■ WHAT IS EXPECTED: Beginning with the first line of the data below, reproduce every line unchanged, ending with the line that holds "top=True) + 1.0 * MM".

::: DATA EXTRACT :::

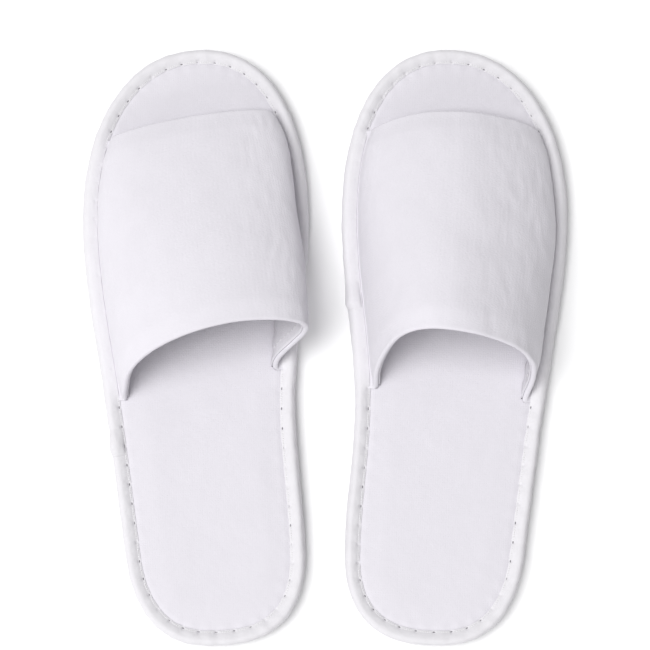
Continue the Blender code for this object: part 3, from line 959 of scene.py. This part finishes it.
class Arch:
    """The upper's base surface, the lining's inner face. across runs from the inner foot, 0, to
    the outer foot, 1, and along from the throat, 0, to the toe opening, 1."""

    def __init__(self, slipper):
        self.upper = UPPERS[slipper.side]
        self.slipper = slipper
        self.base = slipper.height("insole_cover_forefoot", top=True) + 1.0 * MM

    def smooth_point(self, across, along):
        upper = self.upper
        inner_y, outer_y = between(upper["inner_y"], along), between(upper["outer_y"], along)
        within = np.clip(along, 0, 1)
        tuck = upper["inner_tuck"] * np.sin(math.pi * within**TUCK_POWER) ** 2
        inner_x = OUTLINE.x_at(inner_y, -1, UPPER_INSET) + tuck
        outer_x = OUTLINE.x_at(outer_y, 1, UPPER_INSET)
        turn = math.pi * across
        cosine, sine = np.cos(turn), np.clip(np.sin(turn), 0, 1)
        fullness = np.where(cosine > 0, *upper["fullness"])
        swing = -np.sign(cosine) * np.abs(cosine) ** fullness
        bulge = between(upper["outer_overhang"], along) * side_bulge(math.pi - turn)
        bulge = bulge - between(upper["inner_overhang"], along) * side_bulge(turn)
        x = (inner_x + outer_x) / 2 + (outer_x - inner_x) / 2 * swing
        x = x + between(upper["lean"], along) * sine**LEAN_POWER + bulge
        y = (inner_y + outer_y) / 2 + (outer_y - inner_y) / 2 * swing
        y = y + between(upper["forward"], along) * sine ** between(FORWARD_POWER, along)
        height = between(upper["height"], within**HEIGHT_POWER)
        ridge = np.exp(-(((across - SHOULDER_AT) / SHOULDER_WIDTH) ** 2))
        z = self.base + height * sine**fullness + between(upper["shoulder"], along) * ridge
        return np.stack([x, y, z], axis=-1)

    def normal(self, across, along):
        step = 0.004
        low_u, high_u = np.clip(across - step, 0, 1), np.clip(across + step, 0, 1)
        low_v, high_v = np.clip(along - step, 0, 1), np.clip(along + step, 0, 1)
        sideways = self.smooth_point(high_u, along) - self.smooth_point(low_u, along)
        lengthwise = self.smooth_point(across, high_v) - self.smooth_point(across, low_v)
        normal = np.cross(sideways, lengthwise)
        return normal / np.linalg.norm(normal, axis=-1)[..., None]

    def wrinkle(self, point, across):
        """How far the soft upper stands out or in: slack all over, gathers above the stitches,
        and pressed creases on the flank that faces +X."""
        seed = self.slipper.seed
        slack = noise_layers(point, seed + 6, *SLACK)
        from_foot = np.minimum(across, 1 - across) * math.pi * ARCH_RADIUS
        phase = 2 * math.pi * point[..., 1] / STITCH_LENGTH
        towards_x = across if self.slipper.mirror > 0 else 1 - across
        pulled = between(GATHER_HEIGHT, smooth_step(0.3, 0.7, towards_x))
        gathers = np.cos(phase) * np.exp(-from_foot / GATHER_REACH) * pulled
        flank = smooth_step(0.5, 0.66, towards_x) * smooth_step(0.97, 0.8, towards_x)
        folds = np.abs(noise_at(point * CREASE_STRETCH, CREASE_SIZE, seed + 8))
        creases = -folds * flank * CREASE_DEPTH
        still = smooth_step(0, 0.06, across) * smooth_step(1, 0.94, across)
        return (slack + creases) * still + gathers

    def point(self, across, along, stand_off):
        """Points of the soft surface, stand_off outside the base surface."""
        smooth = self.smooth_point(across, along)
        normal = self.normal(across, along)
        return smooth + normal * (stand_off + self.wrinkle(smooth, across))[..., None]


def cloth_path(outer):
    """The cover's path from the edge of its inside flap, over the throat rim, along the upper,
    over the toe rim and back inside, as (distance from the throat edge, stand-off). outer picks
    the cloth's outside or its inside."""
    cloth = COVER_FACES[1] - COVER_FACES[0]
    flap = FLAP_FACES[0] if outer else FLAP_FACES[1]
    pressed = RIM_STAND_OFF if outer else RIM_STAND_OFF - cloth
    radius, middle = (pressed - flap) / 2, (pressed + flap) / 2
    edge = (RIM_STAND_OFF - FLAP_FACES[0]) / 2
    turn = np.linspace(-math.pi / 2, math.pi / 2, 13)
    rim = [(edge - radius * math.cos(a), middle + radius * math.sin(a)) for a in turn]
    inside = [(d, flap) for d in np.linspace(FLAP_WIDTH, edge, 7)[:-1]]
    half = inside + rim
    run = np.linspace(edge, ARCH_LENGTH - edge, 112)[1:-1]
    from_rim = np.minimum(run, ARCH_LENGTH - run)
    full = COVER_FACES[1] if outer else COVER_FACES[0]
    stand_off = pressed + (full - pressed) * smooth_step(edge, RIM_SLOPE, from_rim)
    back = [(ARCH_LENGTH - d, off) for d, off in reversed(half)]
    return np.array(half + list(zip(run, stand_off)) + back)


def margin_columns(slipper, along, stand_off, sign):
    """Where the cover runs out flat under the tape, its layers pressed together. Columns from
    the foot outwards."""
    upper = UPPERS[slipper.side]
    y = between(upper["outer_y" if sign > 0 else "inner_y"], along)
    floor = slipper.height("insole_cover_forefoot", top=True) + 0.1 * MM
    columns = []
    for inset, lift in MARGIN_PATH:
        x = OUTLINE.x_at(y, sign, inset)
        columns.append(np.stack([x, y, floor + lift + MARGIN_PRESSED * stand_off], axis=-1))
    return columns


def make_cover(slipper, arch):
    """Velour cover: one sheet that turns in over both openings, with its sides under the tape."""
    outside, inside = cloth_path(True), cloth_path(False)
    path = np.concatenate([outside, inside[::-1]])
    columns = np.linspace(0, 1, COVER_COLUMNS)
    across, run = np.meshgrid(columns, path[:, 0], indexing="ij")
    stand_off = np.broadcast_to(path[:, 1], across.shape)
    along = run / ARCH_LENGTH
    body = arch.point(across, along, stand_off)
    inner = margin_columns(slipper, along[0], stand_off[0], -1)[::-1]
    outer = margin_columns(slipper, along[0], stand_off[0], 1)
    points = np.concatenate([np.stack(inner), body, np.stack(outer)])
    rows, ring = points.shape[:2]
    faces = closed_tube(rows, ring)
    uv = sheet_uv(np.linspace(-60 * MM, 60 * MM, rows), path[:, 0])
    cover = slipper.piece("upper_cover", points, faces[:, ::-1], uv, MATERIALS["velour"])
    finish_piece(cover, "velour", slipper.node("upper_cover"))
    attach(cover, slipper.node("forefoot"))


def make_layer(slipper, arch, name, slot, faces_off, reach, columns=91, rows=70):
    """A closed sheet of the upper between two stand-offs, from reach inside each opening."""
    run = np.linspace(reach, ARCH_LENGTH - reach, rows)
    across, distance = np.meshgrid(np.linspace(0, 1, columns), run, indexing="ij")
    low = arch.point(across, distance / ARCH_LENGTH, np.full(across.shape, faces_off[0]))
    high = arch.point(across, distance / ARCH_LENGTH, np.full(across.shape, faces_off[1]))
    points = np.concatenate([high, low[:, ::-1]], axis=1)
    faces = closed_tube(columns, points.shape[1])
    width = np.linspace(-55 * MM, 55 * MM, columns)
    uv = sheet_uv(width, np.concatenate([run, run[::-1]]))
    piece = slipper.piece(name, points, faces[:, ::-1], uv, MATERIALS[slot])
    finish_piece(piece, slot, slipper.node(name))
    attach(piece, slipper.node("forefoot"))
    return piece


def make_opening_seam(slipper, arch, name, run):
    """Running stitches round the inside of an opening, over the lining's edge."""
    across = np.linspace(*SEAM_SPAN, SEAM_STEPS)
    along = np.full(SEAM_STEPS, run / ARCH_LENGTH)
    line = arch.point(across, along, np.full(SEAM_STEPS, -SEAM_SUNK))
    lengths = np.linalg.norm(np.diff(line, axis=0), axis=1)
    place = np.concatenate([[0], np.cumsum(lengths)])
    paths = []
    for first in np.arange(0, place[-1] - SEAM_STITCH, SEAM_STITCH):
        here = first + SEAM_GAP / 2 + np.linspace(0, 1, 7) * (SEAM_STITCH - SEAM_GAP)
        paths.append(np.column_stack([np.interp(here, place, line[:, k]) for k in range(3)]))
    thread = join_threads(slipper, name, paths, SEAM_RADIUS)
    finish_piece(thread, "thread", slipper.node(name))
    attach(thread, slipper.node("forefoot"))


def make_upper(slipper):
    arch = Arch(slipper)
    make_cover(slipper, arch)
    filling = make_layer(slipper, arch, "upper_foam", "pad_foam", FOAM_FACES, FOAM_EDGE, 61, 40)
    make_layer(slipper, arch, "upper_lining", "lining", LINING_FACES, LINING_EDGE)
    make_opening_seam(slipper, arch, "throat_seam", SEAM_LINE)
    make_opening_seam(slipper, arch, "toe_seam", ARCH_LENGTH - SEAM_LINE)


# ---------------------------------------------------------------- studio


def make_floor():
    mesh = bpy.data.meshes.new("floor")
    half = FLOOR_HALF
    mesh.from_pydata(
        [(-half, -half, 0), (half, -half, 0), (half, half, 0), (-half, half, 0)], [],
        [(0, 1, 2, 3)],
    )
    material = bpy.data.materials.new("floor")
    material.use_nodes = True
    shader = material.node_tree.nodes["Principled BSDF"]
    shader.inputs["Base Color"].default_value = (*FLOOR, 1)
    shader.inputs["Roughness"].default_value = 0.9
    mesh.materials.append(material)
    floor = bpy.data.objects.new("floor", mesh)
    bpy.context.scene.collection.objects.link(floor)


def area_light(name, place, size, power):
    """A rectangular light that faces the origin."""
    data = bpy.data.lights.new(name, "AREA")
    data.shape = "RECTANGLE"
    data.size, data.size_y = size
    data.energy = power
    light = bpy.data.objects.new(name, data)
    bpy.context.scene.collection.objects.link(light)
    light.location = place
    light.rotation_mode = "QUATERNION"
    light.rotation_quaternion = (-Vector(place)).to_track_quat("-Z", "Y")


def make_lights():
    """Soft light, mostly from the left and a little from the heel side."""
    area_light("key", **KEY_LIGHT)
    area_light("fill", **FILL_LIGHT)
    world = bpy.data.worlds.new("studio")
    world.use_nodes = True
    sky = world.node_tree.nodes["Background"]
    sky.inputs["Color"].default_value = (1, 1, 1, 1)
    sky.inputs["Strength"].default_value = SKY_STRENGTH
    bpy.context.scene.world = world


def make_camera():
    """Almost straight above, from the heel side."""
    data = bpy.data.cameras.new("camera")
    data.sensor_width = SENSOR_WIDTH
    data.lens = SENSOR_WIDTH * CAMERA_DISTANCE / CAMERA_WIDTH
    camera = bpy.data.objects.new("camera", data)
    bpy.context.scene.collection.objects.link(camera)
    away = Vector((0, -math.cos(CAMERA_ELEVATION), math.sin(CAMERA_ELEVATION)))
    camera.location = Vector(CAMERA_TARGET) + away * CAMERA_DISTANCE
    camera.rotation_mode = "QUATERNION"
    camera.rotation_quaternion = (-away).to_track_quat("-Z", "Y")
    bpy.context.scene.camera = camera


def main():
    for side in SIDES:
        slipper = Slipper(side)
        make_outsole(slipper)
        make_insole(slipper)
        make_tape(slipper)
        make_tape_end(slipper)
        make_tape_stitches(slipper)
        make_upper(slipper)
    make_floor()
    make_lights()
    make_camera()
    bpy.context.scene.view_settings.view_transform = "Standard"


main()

:::

■ RESPONSE:
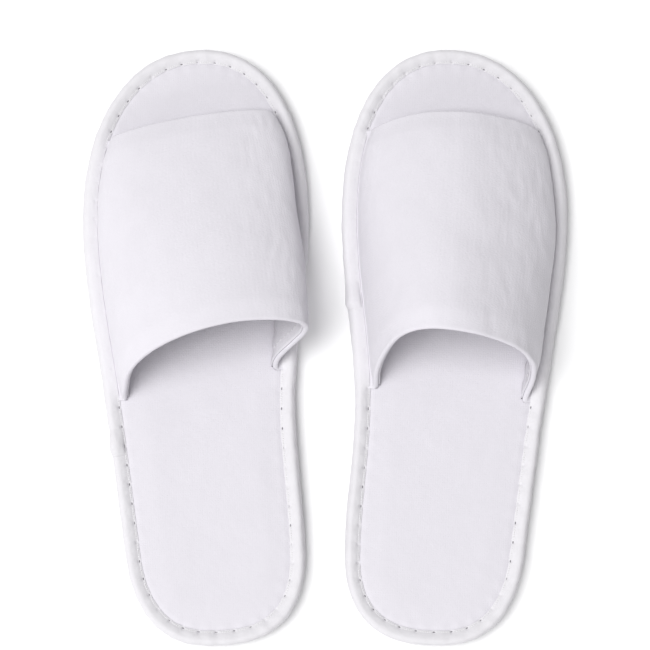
Continue the Blender code for this object: part 3, from line 959 of scene.py. This part finishes it.
class Arch:
    """The upper's base surface, the lining's inner face. across runs from the inner foot, 0, to
    the outer foot, 1, and along from the throat, 0, to the toe opening, 1."""

    def __init__(self, slipper):
        self.upper = UPPERS[slipper.side]
        self.slipper = slipper
        self.base = slipper.height("insole_cover_forefoot", top=True) + 1.0 * MM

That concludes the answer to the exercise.